Level of Access Assigned by Author

Open-Access Dissertation

Degree Name

Doctor of Philosophy (PhD)


Biomedical Sciences


Olgun Guvench

Second Committee Member

Dustin Updike

Third Committee Member

Sergey Ryzhov

Additional Committee Members

Lucy Liaw

Ronald Hills


Glycosaminoglycans (GAGs) are the linear carbohydrate components of proteoglycans (PGs) that mediate PG bioactivities, including signal transduction, tissue morphogenesis, and matrix assembly. To understand GAG function, it is important to understand GAG structure and biophysics at atomic resolution. This is a challenge for existing experimental and computational methods because GAGs are heterogeneous, conformationally complex, and polydisperse, containing up to 200 monosaccharides. Molecular dynamics (MD) simulations come close to overcoming this challenge but are only feasible for short GAG polymers. To address this problem, we developed an algorithm that applies conformations from unbiased all-atom explicit-solvent MD simulations of short GAG polymers to rapidly construct 3-D atomic-resolution models of GAGs of arbitrary length.
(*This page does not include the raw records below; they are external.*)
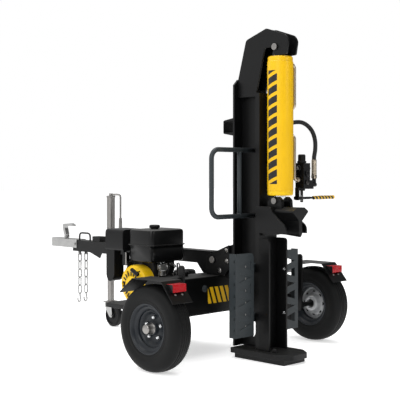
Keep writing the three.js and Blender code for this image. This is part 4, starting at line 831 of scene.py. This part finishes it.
STUD_RADIUS = 0.05715
SLOT_RADIUS = 0.0675
TYRE_HALF = [
    (0.2318, 0), (0.2318, 0.0062), (0.2290, 0.0070), (0.2290, 0.0090), (0.2316, 0.0098),
    (0.2308, 0.0190), (0.2280, 0.0198), (0.2279, 0.0218), (0.2300, 0.0226), (0.2284, 0.0330),
    (0.2250, 0.0430), (0.2200, 0.0515), (0.2130, 0.0580), (0.2040, 0.0628), (0.1940, 0.0657),
    (0.1820, 0.0670), (0.1700, 0.0665), (0.1580, 0.0645), (0.1480, 0.0620), (0.1458, 0.0628),
    (0.1436, 0.0615), (0.1390, 0.0592), (0.1362, 0.0600), (0.1338, 0.0588), (0.1290, 0.0550),
    (0.1182, 0.0414)]
TYRE_INSIDE = [(0.1182, 0.034), (0.15, 0.043), (0.20, 0.046), (0.221, 0.030), (0.224, 0)]
RIM_HALF = [
    (0.1335, 0.0572), (0.1345, 0.0592), (0.1330, 0.0606), (0.1290, 0.0600), (0.1255, 0.0570),
    (0.1225, 0.0500), (0.1185, 0.0425), (0.1135, 0.0400), (0.1075, 0.0385), (0.1035, 0.0360),
    (0.1015, 0.0300), (0.1010, 0.0150)]
RIM_DISC = [
    (0.0985, 0.0200), (0.0970, 0.0245), (0.0930, 0.0250), (0.0870, 0.0200), (0.0810, 0.0110),
    (0.0755, 0.0042), (0.0720, 0.0020), (0.0380, 0.0020), (0.0355, 0.0035), (0.0350, 0.0230),
    (0.0335, 0.0250), (0.0262, 0.0255), (0.0262, -0.040), (0.036, -0.042), (0.0500, -0.0300),
    (0.0560, -0.0100), (0.0720, -0.0040), (0.0760, -0.0030), (0.0860, 0.0060), (0.0930, 0.0070),
    (0.0985, -0.0010)]
GREASE_CAP = [
    (0, 0.0250), (0.0300, 0.0250), (0.0310, 0.0262), (0.0300, 0.0285), (0.0262, 0.0300), (0.0258, 0.0640),
    (0.0242, 0.0690), (0.0190, 0.0712), (0, 0.0718)]


def mirrored(half):
    """The other half of a profile, run backwards."""
    return [(radius, -out) for radius, out in reversed(half)]


for side, wheel, disc_paint in ((-1, "left", rim_paint), (1, "right", silver_paint)):
    centre = at(side * 680, 0, 232.5)
    out = (side, 0, 0)
    body = "wheel_" + wheel
    profile = [*TYRE_HALF, *TYRE_INSIDE, *mirrored(TYRE_INSIDE[:-1]), *mirrored(TYRE_HALF[1:])]
    tyre = lathe("tyre_" + wheel + "_moulded", profile, centre, out, tyre_rubber, 160, ring=True, sharp=42)
    declare(tyre, body, "tyre_rubber", "tyre_" + wheel)
    outside = [*RIM_HALF, (0.1010, -0.0150), *mirrored(RIM_HALF)]
    under = [(radius - 0.0032, along * 0.93) for radius, along in reversed(outside)]
    rim = lathe("rim_barrel", [*outside, *under], centre, out, rim_paint, 128, ring=True, sharp=60)
    face = lathe("rim_disc", RIM_DISC, centre, out, disc_paint, 96, ring=True, sharp=60)
    whole = joined("rim_" + wheel + "_pressed", rim, face)
    declare(whole, body, "rim_paint", "rim_" + wheel)
    dark = Finish("slot_shadow_" + wheel, (0.002, 0.002, 0.002), 0.9).material
    slot = lathe("slot", [(0, -0.0006), (0.0105, -0.0006), (0.0105, 0.0006), (0, 0.0006)],
                 (side * -0.0046, 0, SLOT_RADIUS), out, dark, 24)
    slots = ring_of("rim_slots_" + wheel, slot, 8, (1, 0, 0), centre, dark)
    declare(slots, body, "rim_paint")
    nut = hexagon("nut", (side * 0.003, 0, STUD_RADIUS), out, 0.019, 0.013, chrome_plate)
    nuts = ring_of("wheel_nuts_" + wheel, nut, 5, (1, 0, 0), centre, chrome_plate)
    tip = lathe("tip", [(0.0085, 0.013), (0.008, 0.019), (0.004, 0.0208), (0, 0.021)], (0, 0, STUD_RADIUS),
                out, chrome_plate, 24)
    tips = ring_of("tips", tip, 5, (1, 0, 0), centre, chrome_plate)
    cap = lathe("cap", GREASE_CAP, centre, out, zinc_plate, 64, sharp=50)
    fittings = joined("wheel_fittings_" + wheel, nuts, tips, cap)
    declare(fittings, body, "zinc_plate")


# ---------------------------------------------------------------- engine
# Horizontal-shaft engine bolted to the deck: pressed yellow fan cover with a recoil starter, black crankcase
# and cylinder, black steel fuel tank, moulded air cleaner and black muffler. The gear pump hangs on its bell
# housing behind.

finished("engine_block", engine_black, "chassis", "engine_alloy", 0.0014)
finished("fan_cover", yellow_paint, "chassis", "yellow_paint", 0.002)
louvre = block("louvre", (-0.0010, -0.0045, 0.052), (0.0008, 0.0045, 0.076), black_plastic, 0.0006)
louvres = ring_of("fan_louvres", louvre, 18, (1, 0, 0), at(-440, 470, 400), black_plastic)
declare(louvres, "chassis", "black_plastic")

carburettor = joined(
    "carburettor_and_governor",
    lathe("bowl", [(0, 0), (0.019, 0), (0.022, 0.004), (0.022, 0.026), (0.025, 0.028), (0.025, 0.034),
                   (0, 0.034)], at(-300, 352, 452), (0, 0, 1), engine_alloy, 40),
    block("throat", at(-326, 340, 487), at(-276, 372, 520), engine_alloy, 0.003),
    lathe("flange", [(0, 0), (0.021, 0), (0.021, 0.006), (0.013, 0.008), (0.013, 0.03), (0, 0.03)],
          at(-276, 356, 502), (1, 0, 0), engine_alloy, 32),
    bar("governor_rod", [(-322, 343, 515), (-250, 340, 528), (-190, 342, 470), (-190, 352, 420)], 0.0016,
        zinc_plate, 0.008, 10),
    block("governor_arm", at(-196, 340, 405), at(-184, 343, 520), zinc_plate, 0.001),
    bar("choke_rod", [(-330, 338, 498), (-345, 336, 470), (-340, 340, 430)], 0.0016, zinc_plate, 0.006, 10),
    bar("fuel_line", [(-262, 340, 533), (-258, 334, 500), (-282, 336, 462), (-300, 345, 452)], 0.0042,
        black_plastic, 0.015, 14),
    bar("plug_lead", [(-170, 350, 520), (-165, 338, 480), (-205, 336, 440), (-230, 346, 415)], 0.0038,
        black_plastic, 0.02, 14),
)
declare(carburettor, "chassis", "engine_alloy")
COIL_RADIUS, COIL_STEP, COIL_TURN = 3.6, 0.32, 0.7
coil_line = [at(-268 + k * COIL_STEP, 341 + COIL_RADIUS * math.sin(k * COIL_TURN),
                512 + COIL_RADIUS * math.cos(k * COIL_TURN)) for k in range(190)]
spring = tube("governor_spring", coil_line, 0.0006, zinc_plate, 8)
declare(spring, "chassis", "zinc_plate")
crankcase_bolts = placed("crankcase_bolts", bolt("bolt", 0.010, zinc_plate), [
    (at(x, 349, z), (0, -1, 0)) for x, z in (
        (-340, 300), (-256, 292), (-172, 300), (-340, 380), (-172, 372), (-256, 395), (-215, 455),
        (-240, 380))], zinc_plate)
declare(crankcase_bolts, "chassis", "zinc_plate")
cooling = [block("fin", at(-346, 352, low), at(-208, 372, low + 3), engine_black, 0.0005)
           for low in (408, 417, 426, 435, 444)]
shroud = block("shroud", at(-350, 376, 440), at(-178, 480, 532), engine_black, 0.006)
declare(joined("cylinder_shroud_and_fins", shroud, *cooling), "chassis", "engine_alloy")
control_screws = placed("control_screws", bolt("screw", 0.009, chrome_plate), [
    (at(x, 346, z), (0, -1, 0)) for x, z in (
        (-317, 528), (-330, 512), (-292, 528), (-277, 476), (-262, 486), (-238, 520), (-203, 500),
        (-212, 470), (-250, 440), (-228, 428))], chrome_plate)
declare(control_screws, "chassis", "zinc_plate")
dipstick = lathe("dipstick_cap", [(0, 0), (0.011, 0), (0.0125, 0.004), (0.0125, 0.016), (0.009, 0.020),
                                  (0, 0.021)], at(-196, 349, 318), (0, -1, 0.35), yellow_paint, 12, sharp=25)
declare(dipstick, "chassis", "black_plastic")
finished("fuel_tank", tank_black, "chassis", "black_paint", 0.003)
finished("air_cleaner", black_plastic, "chassis", "black_plastic", 0.003)
finished("muffler", satin_black, "chassis", "black_paint", 0.0025)
finished("hydraulic_pump", engine_black, "chassis", "engine_alloy", 0.0016)
finished("fuel_cap", black_plastic, "tank_cap", "black_plastic", 0.002)
finished("throttle_lever", zinc_plate, "throttle", "zinc_plate", 0.0006)
finished("recoil_grip", black_plastic, "pull_grip", "black_plastic", 0.002)


# ---------------------------------------------------------------- jack
# Top-wind jack on a swivel mount beside the tongue: a zinc-plated outer tube, the leg inside it, a bent
# crank on top, and a plated fork under the leg that carries a hard plastic caster.

finished("jack_tube", zinc_plate, "jack", "zinc_plate", 0.001)
finished("jack_leg", zinc_plate, "jack_foot", "zinc_plate", 0.001)
finished("jack_crank", zinc_plate, "crank", "zinc_plate", 0.001)
finished("caster_fork", bright_zinc, "swivel", "zinc_plate", 0.001)
finished("caster_wheel", black_plastic, "caster", "black_plastic", 0.002)


# ---------------------------------------------------------------- safety chains
# Welded links of heavy zinc-plated wire, each turned a quarter from the last, with a bent hook on the end.
# The first link hangs in a hole of the tongue's lug.

LINK_BEND = 0.012
LINK_STRAIGHT = 0.018
LINK_PITCH = 0.055
FIRST_LINK = 0.030
oval = []
for k in range(32):
    angle = 2 * math.pi * k / 32
    straight = LINK_STRAIGHT if math.sin(angle) > 0 else -LINK_STRAIGHT
    oval.append(Vector((LINK_BEND * math.cos(angle), 0, straight + LINK_BEND * math.sin(angle))))
for side, name in ((-1, "left"), (1, "right")):
    top = at(side * 27, 1480, 500)
    links = []
    for k in range(5):
        quarter = Matrix.Rotation(math.radians(90 * (k % 2)), 3, "Z")
        middle = top + Vector((0, 0, -FIRST_LINK - LINK_PITCH * k))
        loop_line = [middle + quarter @ point for point in (*oval, oval[0], oval[1])]
        links.append(tube("link", loop_line, 0.0044, bright_zinc, 14))
    end = top.z - FIRST_LINK - LINK_PITCH * 4 - 0.026
    hook_line = [Vector((top.x, top.y + y, end + z)) for y, z in (
        (0, 0.003), (-0.002, -0.022), (-0.010, -0.044), (0.006, -0.062), (0.022, -0.048), (0.022, -0.036))]
    hook = tube("hook", catmull(hook_line, 8), 0.0052, bright_zinc, 16)
    declare(joined("chain_" + name + "_links", *links, hook), "chain_" + name, "zinc_plate",
            "safety_chain_" + name)


# ---------------------------------------------------------------- floor
# A seamless pale sweep, wide enough that its edge is never seen. It glows a little, so that it stays as pale
# as the room behind it.

sweep = bpy.data.meshes.new("floor")
sweep.from_pydata([(-40, -40, 0), (40, -40, 0), (40, 40, 0), (-40, 40, 0)], [], [(0, 1, 2, 3)])
floor_finish = Finish("studio_floor", (0.92, 0.92, 0.92), 0.8, Specular_IOR_Level=0.1)
floor_finish.shader.inputs["Emission Color"].default_value = (1, 1, 1, 1)
floor_finish.shader.inputs["Emission Strength"].default_value = 0.52
sweep.materials.append(floor_finish.material)
floor = bpy.data.objects.new("floor", sweep)
scene.collection.objects.link(floor)
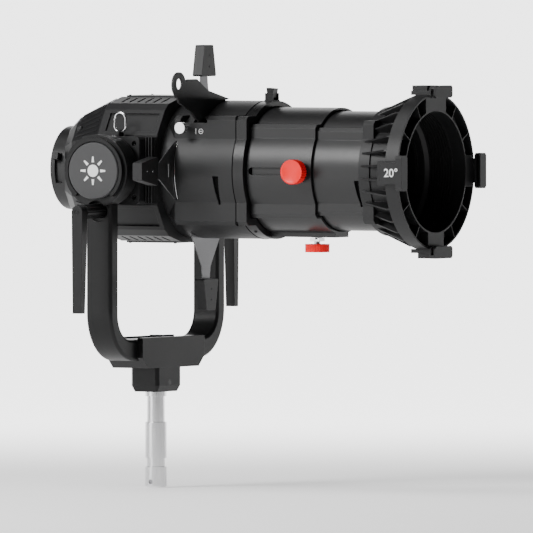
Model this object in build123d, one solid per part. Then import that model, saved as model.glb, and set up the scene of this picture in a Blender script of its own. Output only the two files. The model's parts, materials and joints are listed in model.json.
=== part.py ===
from build123d import *
import os
from math import cos, radians, sin, sqrt

os.makedirs("parts", exist_ok=True)

# Driving dimensions, millimetres. Every shape below is drawn about the tilt axis:
# X runs along the tilt axis, the lens looks along -Y, Z is up. The files are written
# with the origin on the spigot's axis, in the middle of its main land.
TILT_Z = 354.5

# Yoke and stand spigot
YOKE_INSIDE = 128.0
ARM_THICK = 20.0
YOKE_OUTSIDE = YOKE_INSIDE + ARM_THICK
BAR_DEPTH = 38.0
BAR_TOP = -221.0
BAR_BOTTOM = -249.0
OUTER_CORNER_R = 64.0
INNER_CORNER_R = 34.0
ARM_HEAD_R = 47.0
COVER_FACE = 155.0
CAP_FACE = 162.0
CAP_R = 37.0
RING_INNER_R = 38.2
RING_OUTER_R = 42.8
BUSH_R = 18.0
AXLE_R = 14.0
RUNNING_GAP = 0.05
FREE_GAP = 0.3

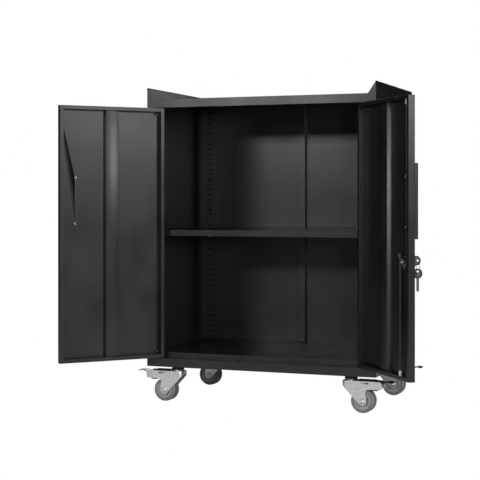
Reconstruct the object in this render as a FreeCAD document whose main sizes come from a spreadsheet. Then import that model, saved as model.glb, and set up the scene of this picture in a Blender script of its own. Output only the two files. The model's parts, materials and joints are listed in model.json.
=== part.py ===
import FreeCAD, Part
import math
import os

import Sketcher

# A rolling steel tool chest with two hinged doors, an adjustable shelf, a key lock that drives two
# locking rods, and four braked swivel castors.  Millimetres.  X runs to the right, Y to the back and
# Z up; the origin is on the floor under the middle of the cabinet.

os.makedirs("parts", exist_ok=True)
doc = FreeCAD.newDocument("tool_chest")
sheet = doc.addObject("Spreadsheet::Sheet", "sizes")
ROW_OF_SIZES = []


class Dim:
    """A size as a number together with the expression that reads it from the spreadsheet."""

    def __init__(self, value, text):
        self.value = value
        self.text = text

    def __add__(self, other):
        other = dim(other)
        return Dim(self.value + other.value, f"({self.text} + {other.text})")

    def __radd__(self, other):
        return dim(other) + self

    def __sub__(self, other):
        other = dim(other)
        return Dim(self.value - other.value, f"({self.text} - {other.text})")

    def __rsub__(self, other):
        return dim(other) - self

    def __mul__(self, other):
        other = dim(other)
        return Dim(self.value * other.value, f"({self.text} * {other.text})")

    def __rmul__(self, other):
        return dim(other) * self

    def __truediv__(self, other):
        other = dim(other)
        return Dim(self.value / other.value, f"({self.text} / {other.text})")

    def __neg__(self):
        return Dim(-self.value, f"(0 - {self.text})")


def dim(value):
    """Turn a plain number into a Dim; a Dim passes through."""
    if isinstance(value, Dim):
        return value
    number = round(float(value), 6)
    if number < 0:
        return Dim(number, f"(0 - {-number})")
    return Dim(number, f"{number}")


def size(alias, value):
    """Store one driving dimension in the spreadsheet and return it."""
    ROW_OF_SIZES.append(alias)
    cell = f"B{len(ROW_OF_SIZES)}"
    sheet.set(f"A{len(ROW_OF_SIZES)}", alias)
    sheet.set(cell, str(value))
    sheet.setAlias(cell, alias)
    return Dim(float(value), f"sizes.{alias}")


# Cabinet
width = size("width", 686)
depth = size("depth", 420)
base_height = size("base_height", 103)
deck_height = size("deck_height", 878.5)
rim_top = size("rim_top", 912.5)
sheet_steel = size("sheet_steel", 1.2)
stile = size("stile", 23)
recess = size("recess", 24)
beam = size("beam", 24.5)
lip_top = size("lip_top", 127.4)
floor_top = size("floor_top", 143.5)

# Shelf
shelf_top = size("shelf_top", 499.3)
shelf_height = size("shelf_height", 17.3)
slot_pitch = size("slot_pitch", 16)
slot_count = size("slot_count", 45)
lowest_slot = size("lowest_slot", 154.7)

# Doors, in a frame on the hinge axis: "along" from the hinge edge and "inward" from the outer face
door_width = size("door_width", 316.5)
door_depth = size("door_depth", 18)
door_bottom = size("door_bottom", 129.5)
door_top = size("door_top", 852)
door_return = size("door_return", 10.5)
hinge_along = size("hinge_along", 11)
hinge_inward = size("hinge_inward", 4.5)
hinge_from_side = size("hinge_from_side", 36)
pin_radius = size("pin_radius", 3)
pin_hole_radius = size("pin_hole_radius", 3.08)
left_open_angle = size("left_open_angle", 132)
right_open_angle = size("right_open_angle", 129.5)
stiffener_start = size("stiffener_start", 138.5)
stiffener_end = size("stiffener_end", 179.5)
stiffener_top = size("stiffener_top", 13)

# Handle
handle_along = size("handle_along", 265)
handle_middle = size("handle_middle", 584.5)
handle_length = size("handle_length", 195)
handle_pitch = size("handle_pitch", 128)
handle_radius = size("handle_radius", 6)
handle_standoff = size("handle_standoff", 27.5)

# Lock
lock_along = size("lock_along", 269)
lock_height = size("lock_height", 432.5)
rod_offset = size("rod_offset", 19)
rod_radius = size("rod_radius", 3)
rod_inward = size("rod_inward", 9)
cam_radius = size("cam_radius", 20)
cam_rest_angle = size("cam_rest_angle", 45)
rod_tip_gap = size("rod_tip_gap", 7.5)
guide_radius = size("guide_radius", 4)
guide_length = size("guide_length", 22)
key_head_radius = size("key_head_radius", 12.5)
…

MD simulations of GAG 10-mers (i.e., polymers containing 10 monosaccharides) and 20-mers were run and conformations of all monosaccharide rings and glycosidic linkages were analyzed and compared to existing experimental data. These analyses demonstrated that (1) MD-generated GAG conformations are in agreement with existing experimental data; (2) MD-generated GAG 10-mer ring and linkage conformations match those in corresponding GAG 20-mers, suggesting that these conformations are representative of those in longer GAG biopolymers; and (3) rings and linkages in GAG 10- and 20-mers behave randomly and independently in MD simulation. Together, these findings indicate that MD-generated GAG 20-mer ring and linkage conformations can be used to construct thermodynamically-correct models of GAG polymers. Indeed, our findings demonstrate that our algorithm constructs GAG 10- and 20-mer conformational ensembles that accurately represent the backbone flexibility seen in MD simulations. Furthermore, within a day, our algorithm constructs conformational ensembles of GAG 200-mers that we would reasonably expect from MD simulation, demonstrating the efficiency of the algorithm and reduction in its time and computational cost compared to simulation.

While there are other programs that can quickly construct atomic-resolution models of GAGs, those programs use conformations from short GAG subunits in solid state. Our findings suggest that GAG 20-mers are more flexible than short GAG subunits, meaning our program constructs ensembles that more accurately represent GAG polymer backbone flexibility and provide valuable insights toward improving the understanding of the structure and biophysics of GAGs.